Orange Alert

Remembering Marvin Goldberg: Professor Emeritus of Physics who Taught at Syracuse University for More Than 30 Years

Goldberg, who passed away in November 2023, helped grow the Department of Physics and advance the field of experimental particle physics.

Feb. 7, 2024, by Dan Bernardi

Marvin Goldberg
Marvin Goldberg G’65 played a vital role in expanding the Department of Physics at Syracuse University.

Editor’s Note: The following article was contributed to by Goldberg’s colleagues at Syracuse University, including Eric Schiff, Tomasz Skwarnicki and Edward Lipson.

The College of Arts and Sciences (A&S) mourns the passing of Marvin Goldberg G’65, professor emeritus of physics. Remembered for his advocacy of international research collaborations and innovations in science education, Goldberg held numerous leadership positions at Syracuse University and played a key role in enhancing the student experience and shaping the Department of Physics. Considered a pioneer in experimental particle physics, Goldberg focused his research on exploring the smallest ingredients of matter.

Originally from New York City, Goldberg received a degree in physics from the City College of New York in 1960 and a Ph.D. in physics from Syracuse University in 1965. Following a two-year appointment as research associate at Brookhaven National Laboratory (BNL), Goldberg joined the physics faculty in 1966 as assistant professor and was promoted to full professor in 1974.

For nearly 40 years, Goldberg helped to further the strategic goals of his department, A&S and the University. He was physics department chair from 1982 to 1986 and again from 1989 to 1995, and served on several A&S panels, including the promotions committee, faculty council and admissions committee. He was also a member of various University committees and governing bodies, including the Science Council, Chancellor’s Panel for the Future of the University and the University Senate.

Goldberg’s legacy is still felt today. As physics chair, Goldberg led major efforts to recruit leading researchers to the faculty and steered the physics department through a period of significant growth. Among the faculty he hired were Marina Artuso, Peter Saulson, Tomasz Skwarnicki, Sheldon Stone, Gianfranco Vidali and Richard Vook. Many of these researchers have gone on to contribute significantly to the University’s prominence in gravitational wave astronomy and experimental particle physics research. The heavy quark research group, once co-directed by Goldberg, has recently contributed to key discoveries of pentaquarks and tetraquarks, and is having a pivotal impact on the major detector component to the Large Hadron Collider beauty (LHCb) experiment at the European Center for Nuclear Research (CERN) in Geneva, Switzerland.
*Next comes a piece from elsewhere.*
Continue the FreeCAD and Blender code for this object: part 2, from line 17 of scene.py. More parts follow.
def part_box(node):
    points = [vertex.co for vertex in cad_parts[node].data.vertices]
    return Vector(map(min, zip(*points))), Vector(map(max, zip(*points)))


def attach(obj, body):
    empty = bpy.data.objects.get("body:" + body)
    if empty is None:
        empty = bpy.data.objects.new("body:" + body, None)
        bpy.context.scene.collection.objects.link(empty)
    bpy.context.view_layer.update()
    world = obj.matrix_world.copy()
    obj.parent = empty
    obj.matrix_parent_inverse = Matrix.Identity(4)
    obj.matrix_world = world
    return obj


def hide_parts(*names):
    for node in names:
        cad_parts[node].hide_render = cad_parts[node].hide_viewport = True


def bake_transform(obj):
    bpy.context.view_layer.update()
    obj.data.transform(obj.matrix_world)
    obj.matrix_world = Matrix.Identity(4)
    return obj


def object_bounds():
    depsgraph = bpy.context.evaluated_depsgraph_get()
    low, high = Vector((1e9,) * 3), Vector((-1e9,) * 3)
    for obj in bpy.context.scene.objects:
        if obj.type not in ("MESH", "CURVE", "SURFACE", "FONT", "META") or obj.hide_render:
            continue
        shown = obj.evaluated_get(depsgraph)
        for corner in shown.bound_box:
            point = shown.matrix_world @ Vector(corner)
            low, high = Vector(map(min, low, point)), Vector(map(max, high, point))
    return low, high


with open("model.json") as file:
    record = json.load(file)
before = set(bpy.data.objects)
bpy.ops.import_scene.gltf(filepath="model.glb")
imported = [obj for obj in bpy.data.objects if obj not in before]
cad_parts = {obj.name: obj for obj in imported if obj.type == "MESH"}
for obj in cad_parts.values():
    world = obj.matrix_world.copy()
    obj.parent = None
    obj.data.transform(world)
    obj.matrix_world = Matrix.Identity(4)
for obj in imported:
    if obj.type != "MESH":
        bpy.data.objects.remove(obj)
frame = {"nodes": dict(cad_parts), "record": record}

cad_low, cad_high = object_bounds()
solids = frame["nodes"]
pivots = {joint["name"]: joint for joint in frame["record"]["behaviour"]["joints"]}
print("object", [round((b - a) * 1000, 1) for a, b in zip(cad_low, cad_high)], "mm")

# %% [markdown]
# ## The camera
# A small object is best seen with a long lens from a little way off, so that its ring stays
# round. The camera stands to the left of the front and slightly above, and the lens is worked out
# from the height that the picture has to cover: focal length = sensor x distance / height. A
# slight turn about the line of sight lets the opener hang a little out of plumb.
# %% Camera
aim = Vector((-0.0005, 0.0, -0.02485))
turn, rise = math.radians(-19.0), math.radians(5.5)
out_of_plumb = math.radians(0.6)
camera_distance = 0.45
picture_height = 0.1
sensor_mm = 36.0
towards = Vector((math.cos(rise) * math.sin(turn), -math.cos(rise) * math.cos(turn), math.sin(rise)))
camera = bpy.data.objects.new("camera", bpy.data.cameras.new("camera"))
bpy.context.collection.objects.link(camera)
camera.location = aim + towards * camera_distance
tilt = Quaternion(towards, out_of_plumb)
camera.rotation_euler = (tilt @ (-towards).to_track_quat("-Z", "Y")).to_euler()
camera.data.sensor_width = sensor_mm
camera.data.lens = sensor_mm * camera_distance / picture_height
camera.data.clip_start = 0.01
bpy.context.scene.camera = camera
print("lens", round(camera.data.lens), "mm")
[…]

Marvin Goldberg with poster.

In his research, Goldberg played a leading role in experiments that led to major sub-nuclear particle discoveries. In the late 1960s, he contributed to measuring properties of meson and baryon resonances, which were essential to the formulation of the quark model. During his time at BNL in the mid-1960s, he participated in experiments concerned with verification of the quark hypothesis formulated in the early 1960s by Murray Gell-Mann (for which he won the 1969 Nobel Prize in Physics). At that time, this was a highly controversial theory proposing that subnuclear particles participating in nuclear interactions, like proton or neutron forming nuclei, were not elementary, but were themselves clumps of even smaller particles called quarks. Goldberg was a spokesperson of the two experimental collaborations at BNL which observed short-lived particles predicted by the quark model, and therefore contributed to the validation of this idea.
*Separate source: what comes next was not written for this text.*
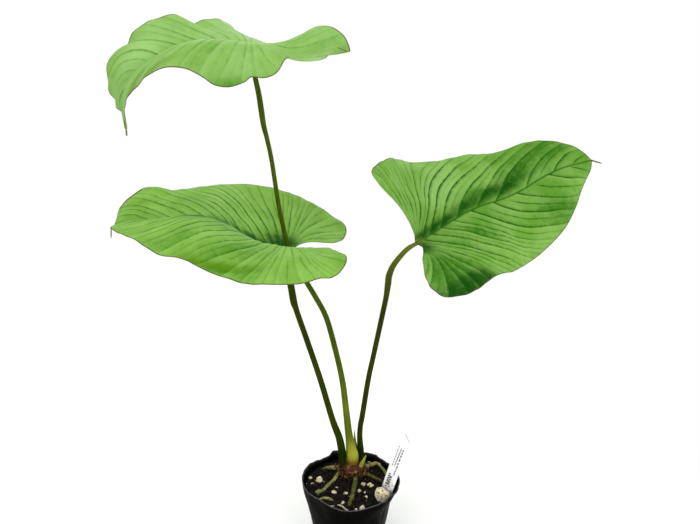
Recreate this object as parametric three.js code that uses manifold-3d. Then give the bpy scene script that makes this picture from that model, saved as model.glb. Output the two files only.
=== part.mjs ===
// Potted anthurium with three long-stalked, heart-shaped leaves. Millimetres, +Z up.
// The pot stands on z = 0 round the origin, and the photograph looks along +Y.
import * as THREE from 'three';
import { mergeVertices } from 'three/addons/utils/BufferGeometryUtils.js';
import Module from 'manifold-3d';

const wasm = await Module();
wasm.setup();

// Gap kept between pieces that rest on or in each other
const GAP = 0.3;

// Pot: a tapered thin-walled nursery pot, 105 mm across its rim
const POT = {
  rimRadius: 52.5,
  baseRadius: 35,
  height: 94,
  wall: 1.1,
  floor: 1.4,
  drainRadius: 4,
  drainRing: 24,
  drains: 5,
  steps: 48,
};
// Heights of the rings that the wall is built from
const WALL_LEVELS = [0, 30, 50, 70, 84];
// How far the cut rim drops below the full height: angle in degrees, drop in mm
const RIM_CUTS = [
  [0, 4], [8, 3.7], [24, 2.2], [32, 2.5], [46, 3.3], [56, 1.5], [73, 2.1], [88, 1], [105, 0.3], [112, 0.4],
  [117, 4.8], [127, 5.3], [135, 3.7], [145, 2.6], [160, 2.4], [190, 2], [208, 1.4], [226, 0.6], [245, 1.2],
  [262, 2.6], [290, 2.6], [315, 2.8], [324, 1.5], [332, 2.8], [342, 6.6], [352, 6.4], [360, 4],
];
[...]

In the 1970s, he was involved in the Charm Search Experiment, making fundamental contributions at CERN; and in the years following was a contributor to the CLEO experiment and CLEO III detector development at Cornell University. He and fellow researchers at Cornell investigated particles containing heavier “bottom” quarks, offering an opportunity to look for yet unknown forces in nature which could explain matter-antimatter asymmetry in the Universe. The Syracuse group built major subcomponents of the CLEO I, and later of the CLEO II experiments, which operated at Cornell through the late 1990s.

In 1995, Goldberg took a position with the National Science Foundation as a program director for the Elementary Particle Physics division where he served for more than a decade. He helped to strike an agreement between the United States and CERN for a major participation of American particle physicists in experiments at today’s highest energy particle smasher – the Large Hadron Collider (LHC). He was a strong advocate for the need of outreach to a broader society by researchers advancing science frontiers, which led to lasting changes in NSF policies.

Goldberg was a member of several professional organizations, including the American Association of University Professors, the American Association for the Advancement of Science and the American Physical Society (APS). With the APS, Goldberg was elected Fellow, a prestigious honor held by 25 other Syracuse faculty members since its inception in 1921. He also served as a visiting physicist at both CERN and BNL.

Goldberg rounded out his career at the University as Vice Provost for Special Initiatives and was granted emeritus status in 2005-06. He was predeceased by his first wife, Arleen, and is survived by his second wife, Tatum Goldberg, and his two sons, Dr. David Goldberg and Dr. Philip Goldberg.